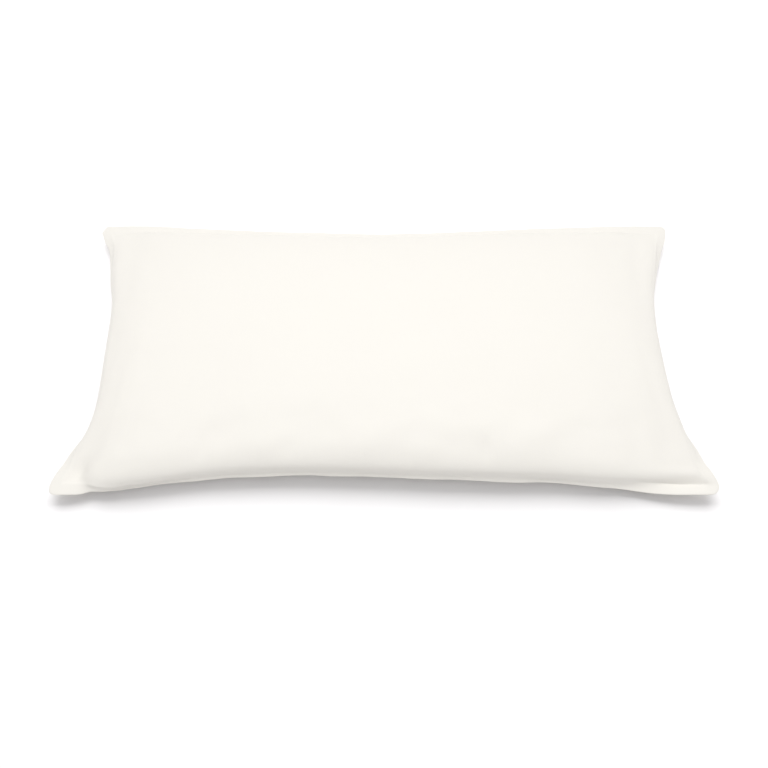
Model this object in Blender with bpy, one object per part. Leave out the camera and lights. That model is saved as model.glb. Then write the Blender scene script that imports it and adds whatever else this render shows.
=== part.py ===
"""A long filled pillowcase, lying on its back.

The case is two equal cloth panels sewn together all round, with a flat seam
edge outside the stitching. The filling swells the panels, so the sides are
drawn in between the corners and the corners stay out as flat, pointed ears.
The underside is flat where it rests on the surface.

Metres, +Z up, +X along the long side, -Y towards the near long side. The
origin is under the middle of the case, on the surface it lies on.
"""

import math

import bmesh
import bpy
from mathutils import Vector

# Driving dimensions: the case as it lies, filled, from ear tip to ear tip.
CASE_LENGTH = 0.800
CASE_WIDTH = 0.397
SEAM_EDGE = 0.0135           # flat edge outside the stitching
EDGE_THICKNESS = 0.0024      # two layers of cloth with the raw edges between
CROWN = 0.0320               # swelling of the upper panel above the seam lines
BELLY = 0.065                # swelling of the lower panel, before the surface stops it
CONTACT_BLEND = 0.004        # height over which the belly rolls onto the surface
PRESSED_FLAT = 0.0015        # cloth lower than this is pressed onto the surface
EAR_BLUNTING = 0.001         # how far the outermost corner point is rounded off

# How a panel swells from the seam to the middle, in each direction:
# (1 - |place| ** SPREAD) ** ROUNDNESS. A low roundness is steep at the seam.
SPREAD_ALONG = 5.7
SPREAD_ACROSS = 3.0
ROUNDNESS_ALONG = 0.52
ROUNDNESS_ACROSS = 0.70

# The mesh: cells along and across each panel, finer towards the seam.
CELLS_ALONG = 54
CELLS_ACROSS = 32
EDGE_CROWDING = 0.80

# The stitched seam along each side, from ear to ear. place runs from -1 to 1
# along the side, drawn_in is the distance from the straight line between the
# ears, height is above the surface, and droop is how many degrees the seam
# edge hangs down from level.
#    place  drawn_in  height  droop
NEAR_SIDE = (
    (-1.00, 0.0000, 0.0175, 4.0),
    (-0.92, 0.0006, 0.0185, 12.0),
    (-0.86, 0.0010, 0.0192, 46.0),
    (-0.78, 0.0028, 0.0200, 64.0),
    (-0.60, 0.0090, 0.0218, 74.0),
    (-0.47, 0.0142, 0.0226, 67.0),
    (-0.25, 0.0172, 0.0237, 64.0),
    (0.00, 0.0155, 0.0240, 60.0),
    (0.20, 0.0138, 0.0237, 50.0),
    (0.39, 0.0120, 0.0230, 50.0),
    (0.53, 0.0092, 0.0222, 61.0),
    (0.66, 0.0055, 0.0213, 56.0),
    (0.75, 0.0026, 0.0205, 48.0),
    (0.83, 0.0010, 0.0196, 30.0),
    (0.91, 0.0004, 0.0186, 12.0),
    (1.00, 0.0000, 0.0175, 2.0),
)
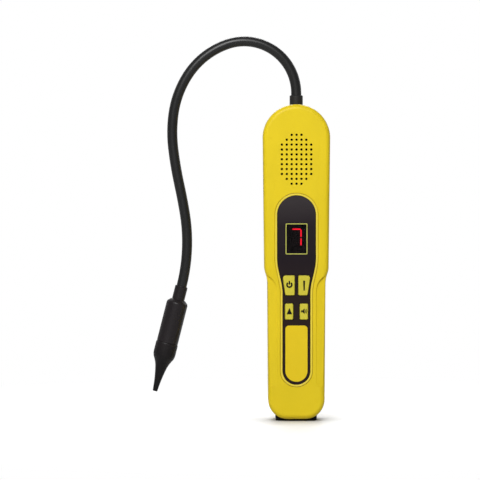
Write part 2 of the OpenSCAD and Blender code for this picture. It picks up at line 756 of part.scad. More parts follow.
module speaker_frame() color(steel) upright() difference() {
    translate([0, grille_height, 0]) union() {
        post([0, 0], speaker_dia, [basket_front - speaker_depth/3, basket_front]);
        post([0, 0], magnet_dia*1.3, [basket_front - speaker_depth, basket_front - speaker_depth/4]);
        post([0, 0], magnet_dia, [basket_front - speaker_depth - magnet_depth,
            basket_front - speaker_depth + gap]);
    }
    post([0, grille_height], speaker_dia - wall*2, [basket_front - speaker_depth/4, basket_front + over]);
    post([0, grille_height], magnet_dia, [basket_front - speaker_depth*2/3, basket_front + over]);
}
module speaker_cone() color(black) upright() translate([0, grille_height, 0]) rotate_extrude() {
    r = speaker_dia/2 - wall - gap;
    q = magnet_dia/2 - gap;
    polygon([[0, basket_front - speaker_depth/2], [q/2, basket_front - speaker_depth*0.6],
        [q, basket_front - speaker_depth/4 + gap], [r, basket_front - speaker_depth/4 + gap],
        [r, basket_front - gap*5], [q, basket_front - gap*5],
        [q/2, basket_front - speaker_depth*0.45], [0, basket_front - speaker_depth*0.35]]);
}
module pump_motor() color(steel) upright() translate([gap, pump_height, pump_z]) rotate([0, 90, 0])
    difference() {
        cylinder(d = motor_dia, h = motor_length);
        translate([0, 0, motor_length - over]) difference() {
            cylinder(d = motor_dia*0.7, h = over*2);
            cylinder(d = motor_dia*0.3, h = over*2);
        }
    }
module pump_head() color(grey) upright() {
    s = pump_head_size;
    block([-s[0], 0], [pump_height - s[1]/2, pump_height + s[1]/2], [pump_z - s[2]/2, pump_z + s[2]/2]);
    translate([-s[0]/2, pump_height + s[1]/2 - gap, pump_z]) rotate([-90, 0, 0])
        cylinder(d = tube_bore - gap, h = wall*2);
}
tube_start = [-pump_head_size[0]/2, pump_height + pump_head_size[1]/2 + gap];
tube_bend = tube_dia*3;
tube_turn = acos(1 + tube_start[0]/2/tube_bend);
tube_low = 2*tube_bend*sin(tube_turn);
tube_run = nut_ends[0] - wall - tube_start[1] - tube_low;
tube_path = [[0, tube_run*0.6], [tube_bend, -tube_turn], [tube_bend, tube_turn], [0, tube_run*0.4]];
module pump_tube() color([0.85, 0.88, 0.85]) upright() translate([0, 0, pump_z])
    difference() {
        rod([tube_start[0], tube_start[1], 90], tube_path, tube_dia);
        rod([tube_start[0], tube_start[1], 90], tube_path, tube_bore);
    }
module battery_cover() color(yellow) upright() {
    intersection() {
        rear_hull();
        slab([back - over, back + back_round]) cover_shape(0);
    }
    slab([back + wall - gap, back + wall + cover_skirt]) difference() {
        cover_shape(-cover_gap);
        cover_shape(-bay_wall - cover_gap);
    }
    for (k = [0:4]) translate([0, cover_ends[1] - rib_pitch*(k + 2), back])
        rotate([0, 90, 0]) translate([0, 0, -cover_half/2]) cylinder(d = wall/3, h = cover_half);
}
module battery_cells() color([0.2, 0.22, 0.25]) upright()
    for (s = [-1, 1], k = [0, 1]) translate([cell_x*s, cell_bottom + cell_length*k, cell_z])
        rotate([-90, 0, 0]) {
            translate([0, 0, gap/2]) cylinder(d = cell_dia, h = cell_length - nub_length - gap/2);
            cylinder(d = nub_dia, h = cell_length - gap/2);
        }
module contact_plates() color(steel) upright() {
    w = cell_x + cell_dia/3;
    block([-w, w], [bay_y[0], bay_y[0] + contact_thick], [cell_z - cell_dia/3, cell_z + cell_dia/3]);
    for (s = [-1, 1]) translate([cell_x*s, bay_y[1] - contact_thick, cell_z]) block(
        [-cell_dia/3, cell_dia/3], [0, contact_thick], [-cell_dia/3, cell_dia/3]);
}
module contact_springs() color(steel) upright() for (s = [-1, 1], k = [0:3])
    translate([cell_x*s, cells_top + spring_wire*(k + 0.5), cell_z]) rotate([-90, 0, 0])
        rotate_extrude() translate([cell_dia/5 + spring_wire*k/4, 0]) circle(d = spring_round);
module housing_screws() color(steel) upright() for (p = screws) difference() {
    union() {
        post(p, screw_head, [head_seat - screw_head_high, head_seat]);
        post(p, screw_dia*5/6 - gap/5, [head_seat - gap, head_seat + screw_length]);
    }
    for (a = [0, 90]) translate([p[0], p[1], head_seat - screw_head_high]) rotate([0, 0, a])
        cube([screw_head*0.6, screw_dia/5, screw_head_high], center = true);
}
module gland_collar() color(black) upright() translate([0, gland_bottom, 0]) rotate([-90, 0, 0])
    rotate_extrude() {
        high = gland_top - gland_bottom;
        bore = arm_dia/2 + gap/4;
        edge = gland_dia/2;
        soft = (edge - bore)/2;
        polygon([[bore, 0], [edge, 0], [edge, high - soft], [edge - soft, high], [bore, high]]);
    }
module gland_nut() color(steel) upright() translate([0, nut_ends[0], 0]) rotate([-90, 0, 0])
    linear_extrude(nut_ends[1] - nut_ends[0]) difference() {
        polygon([for (k = [0:5]) nut_flats/sqrt(3)*[cos(k*60), sin(k*60)]]);
        circle(d = gland_dia + gap/5);
    }
arm_in = [0, gland_top + arm_rise - gland_bottom];
arm_path = concat([arm_in], arm_steps, [[0, tip_collar_length + wall]]);
module arm_jacket() color(black) upright()
    difference() {
        rod([0, gland_bottom, 90], arm_path, arm_dia);
        rod([0, gland_bottom, 90], arm_path, arm_bore);
    }
module arm_core() color(steel) upright()
    difference() {
        rod([0, gland_bottom, 90], arm_path, arm_bore - gap);
        rod([0, gland_bottom, 90], arm_path, core_bore);
    }
// places a piece turned about the tip axis; distances run from the end of the bends
module tip() upright() translate([tip_pose[0], tip_pose[1], 0]) rotate([90, 0, tip_pose[2] + 90])
    translate([0, 0, 0]) children();
module turned(pts) tip() rotate_extrude() polygon(pts);
module tip_collar() color(black) turned([[arm_dia/2 + gap/4, 0], [tip_collar_dia/2 - gap*3, 0],
    [tip_collar_dia/2, gap*3], [tip_collar_dia/2, tip_collar_length], [arm_dia/2 + gap/4,
    tip_collar_length]]);
barrel_r = barrel_dia/2;
shoulder = tip_collar_length - wall/4;
barrel_in = barrel_r - tip_wall;
spigot_r = nose_half[0] - tip_wall;
module tip_barrel() color(black) difference() {
    turned([[tip_collar_dia/2 + gap/4, shoulder], [tip_collar_dia/2 + tip_wall/2, shoulder],
        [barrel_r - tip_wall/3, shoulder + wall*0.9], [barrel_r, shoulder + wall*1.4],
        [barrel_r, barrel_end], [spigot_r, barrel_end], [spigot_r, barrel_end + spigot],
        [spigot_r - tip_wall, barrel_end + spigot], [spigot_r - tip_wall, barrel_end - spigot/2],
        [barrel_in, barrel_end - spigot], [barrel_in, shoulder + wall*2],
        [tip_collar_dia/2 - tip_wall/2, shoulder + wall*1.2],
        [arm_dia/2 + gap/4, shoulder + wall*1.2], [arm_dia/2 + gap/4, tip_collar_length + gap/4],
        [tip_collar_dia/2 + gap/4, tip_collar_length + gap/4]]);
}
nose_outer = [for (i = [0:len(nose_half) - 1]) [nose_half[i], nose_along[i]]];
nose_count = len(nose_half);
nose_inner = [for (i = [nose_count - 2:-1:4]) [max(nose_half[i] - tip_wall, nose_bore/2),
    nose_along[i]]];
nose_seat = spigot_r + gap/2;
module tip_nose() color(black) turned(concat(nose_outer,
    [[nose_bore/2, nose_along[nose_count - 1]]], nose_inner,
    [[nose_half[4] - tip_wall, barrel_end + spigot + over], [nose_seat, barrel_end + spigot + over],
    [nose_seat, nose_along[0]]]));
socket_from = barrel_end + spigot/3;
module sensor_socket() color(grey) tip() translate([0, 0, socket_from])
    cylinder(r = spigot_r - tip_wall - gap/4, h = spigot/2);
can_from = socket_from + spigot/2;
module sensor_can() color(steel) tip() {
    translate([0, 0, can_from]) cylinder(d = can_dia + gap*4, h = wall/3);
    translate([0, 0, can_from]) cylinder(d = can_dia - gap*4, h = can_length);
}
module tip_filter() color([0.95, 0.95, 0.92]) tip() {
    k = 8;
    translate([0, 0, nose_along[k] + gap])
        cylinder(r = nose_half[k + 1] - tip_wall - gap/4, h = tip_wall);
}

front_shell();
rear_shell();
foot_pad();
panel_rim();
key_panel();
window_frame();
display_lens();
digit_module();
digit_lit();
digit_unlit();
key_power();
key_level();
key_alarm();
key_reset();
key_switches();
inlay_plate();
circuit_board();
board_screws();
grille_felt();
speaker_frame();
speaker_cone();
pump_motor();
pump_head();
pump_tube();
battery_cover();
battery_cells();
contact_plates();
contact_springs();
housing_screws();
gland_collar();
gland_nut();
arm_jacket();
arm_core();
tip_collar();
tip_barrel();
sensor_socket();
sensor_can();
tip_nose();
tip_filter();
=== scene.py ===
# %% [markdown]
# # Refrigerant leak detector
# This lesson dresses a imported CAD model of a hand-held leak detector: a yellow two-part housing,
# a black key panel with a lit digit, a bent arm and a dark sensing tip. The CAD gives the frame,
# so every piece is made in metres, at the place where the CAD says it is.

# %% Load the frame
import math
import bmesh
import bpy
from mathutils import Matrix, Vector


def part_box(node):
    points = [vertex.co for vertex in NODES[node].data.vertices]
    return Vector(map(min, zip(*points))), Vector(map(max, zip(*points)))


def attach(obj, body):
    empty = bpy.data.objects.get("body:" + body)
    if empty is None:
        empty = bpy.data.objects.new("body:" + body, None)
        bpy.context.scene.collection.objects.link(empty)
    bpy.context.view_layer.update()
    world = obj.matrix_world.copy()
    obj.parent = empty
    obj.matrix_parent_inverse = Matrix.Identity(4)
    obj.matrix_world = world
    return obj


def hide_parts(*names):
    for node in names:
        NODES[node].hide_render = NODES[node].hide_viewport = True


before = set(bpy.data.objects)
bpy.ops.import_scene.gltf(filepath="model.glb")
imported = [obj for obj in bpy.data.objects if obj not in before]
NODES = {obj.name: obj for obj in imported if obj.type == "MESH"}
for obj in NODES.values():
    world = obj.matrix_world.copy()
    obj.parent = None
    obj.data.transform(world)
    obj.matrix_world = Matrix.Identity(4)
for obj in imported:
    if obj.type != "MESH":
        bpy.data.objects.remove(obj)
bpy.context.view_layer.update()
MM = 0.001

# %% [markdown]
# ## Camera
# The photograph looks at the face from nearly straight ahead and a little above, through a long
# lens, so edges that run away from us hardly shrink. A long focal length far away gives that. The
# view is turned about a point near the middle of the picture, which is left of the body because
# the arm hangs out to that side.

# %% Camera
VIEW_WIDTH = 0.349
VIEW_CENTRE = Vector((-0.0409, -0.006, 0.1312))
VIEW_RISE = math.radians(2.0)
VIEW_DISTANCE = 2.5
VIEW_CLIP = (0.1, 20)
SENSOR = 36.0


def make_camera():
    data = bpy.data.cameras.new("Camera")
    data.sensor_width = SENSOR
    data.lens = SENSOR * VIEW_DISTANCE / VIEW_WIDTH
    data.clip_start, data.clip_end = VIEW_CLIP
    camera = bpy.data.objects.new("Camera", data)
    bpy.context.scene.collection.objects.link(camera)
    back = Vector((0, -math.cos(VIEW_RISE), math.sin(VIEW_RISE)))
    camera.location = VIEW_CENTRE + back * VIEW_DISTANCE
    camera.rotation_euler = (-back).to_track_quat("-Z", "Y").to_euler()
    bpy.context.scene.camera = camera
    return camera


camera = make_camera()
print("lens mm", round(camera.data.lens, 1))

# %% [markdown]
# ## Lamps
# A product picture like this is lit by large soft lamps. The strong one stands in front, high up
# and a little left, so the crown is bright and the left edge is lighter than the right. Nothing
# bright stands beside the object, so its rounded sides fall off darker, as in the photograph. One
# lamp behind it and two weak ones behind its sides are there for the views from those sides.

# %% Lamps
BODY_MIDDLE = Vector((0, 0, 0.13))
# Each lamp has a name, a place, the length of its side in metres, and a power in watts.
LAMPS = (
    ("KeyLamp", (-0.32, -1.22, 1.02), 0.6, 18.4),
    ("FillLamp", (0.08, -1.30, 1.00), 0.6, 2.0),
    ("BackLamp", (0.0, 1.15, 1.05), 0.9, 13.0),
    ("RightSideLamp", (1.15, 1.05, 0.70), 0.7, 2.2),
    ("LeftSideLamp", (-1.15, 1.05, 0.70), 0.7, 1.5),
)


def soft_lamp(name, place, side, power):
    """A square area lamp that looks at the middle of the body."""
    data = bpy.data.lights.new(name, "AREA")
    data.shape = "SQUARE"
    data.size = side
    data.energy = power
    lamp = bpy.data.objects.new(name, data)
    bpy.context.scene.collection.objects.link(lamp)
    lamp.location = place
    lamp.rotation_euler = (BODY_MIDDLE - Vector(place)).to_track_quat("-Z", "Y").to_euler()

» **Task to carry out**
Write out exactly, please, the lines beginning at the start of the material and ending with the line that holds "on its back.", both included.

» **Response to this exercise**
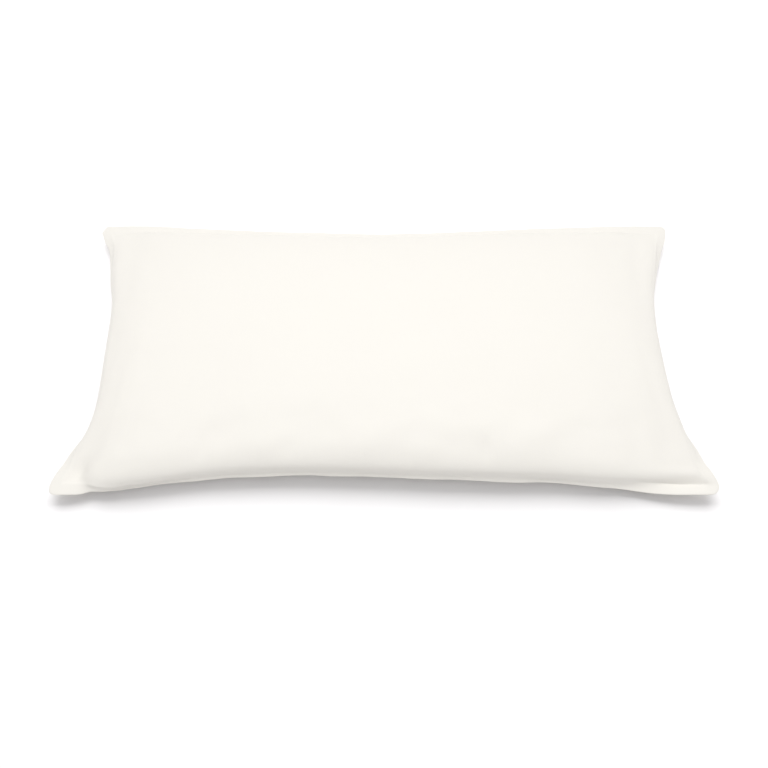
Model this object in Blender with bpy, one object per part. Leave out the camera and lights. That model is saved as model.glb. Then write the Blender scene script that imports it and adds whatever else this render shows.
=== part.py ===
"""A long filled pillowcase, lying on its back.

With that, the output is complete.